Artist's depiction of an
Artist’s depiction of an “Orange Sea Leviathan,” seen here as more serpent-like in appearance

It is important to note that Job describes the Leviathan in such a way that would almost give the impression of a crocodile-like creature, although in Psalms and Isaiah the Leviathan is described outright as being a large serpent. It is odd that these passages refer to the same creature, yet Job focuses on the strength and size of the Leviathan while Isaiah and Psalm focus on the Leviathan’s death at the hands of God. Oddly, Psalm states that God has already killed the Leviathan and given it as food to the creatures that reside in the wilderness, whereas Job suggests it is still alive while Isaiah specifically states that the Leviathan has yet be killed in the future by God.

As can be imagined, experts and scholars have multiple theories as to what the Leviathan was. Some suggest that the Leviathan was mentioned in Job merely to help illustrate the sheer extent of God’s power, while others think the Leviathan is based on a similar, seven-headed serpent from Canaanite mythology, as well as other Pagan mythologies such as the Ugaritic myth. However, other experts argue that Job is presented as a strict monotheist (believing in only one God), and that it wouldn’t make sense for the Book of Job to include references to other religions. There is also how Job would have had to have known about the Leviathan beforehand, and that God’s usage of Leviathan as an example of his power would have been ineffective if God had invented the Leviathan to be a purely symbolic creature.

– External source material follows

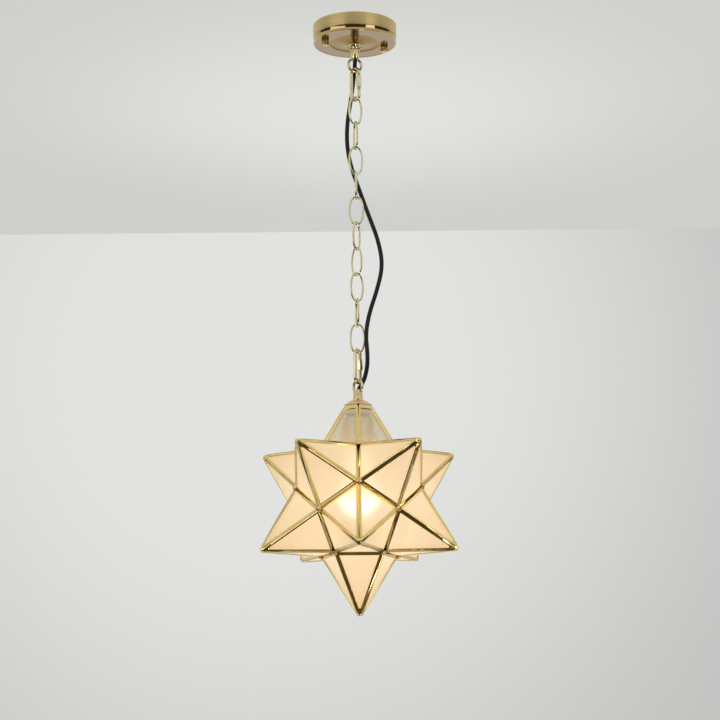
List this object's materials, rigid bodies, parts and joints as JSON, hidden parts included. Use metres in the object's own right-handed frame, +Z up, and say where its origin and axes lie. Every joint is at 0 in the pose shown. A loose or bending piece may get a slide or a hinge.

An image of a Chinese dragon
An image of a Chinese dragon

There are others who suggest that the Leviathan is a dragon. Most versions of the Bible, such as the King James version, the International Standard version, the American Standard version, etc. state that in Isaiah 27 God will kill the dragon, rather than referring to it as a monster like the New International version. This would make sense since Job states that the Leviathan has the ability to breath fire, and Isaiah and Psalm both refer to Leviathan as a serpent. Both of these qualities would make the Leviathan appear very similar to the popular image of what a dragon looks like.

Overall, the three major ideas as to what the Leviathan are that it was either a creature that is still alive yet undiscovered, that it was a real creature which has since gone extinct, or that it was never a real creature to begin with and that it was simply a mythological creature. Many Creationists believe that the Leviathan was in fact an aquatic dinosaur, which if it went extinct with the other dinosaurs would explain why there are no more today. The oceans are certainly big enough to hide an undiscovered prehistoric creature, such as the Giant Squid or the reported sea creature sighting by the U-28 crew during World War I. Even for those who are not of the Christian or Jewish faiths, there is no reason to suggest that there isn’t a large, undiscovered sea creature that still exists somewhere in the deep.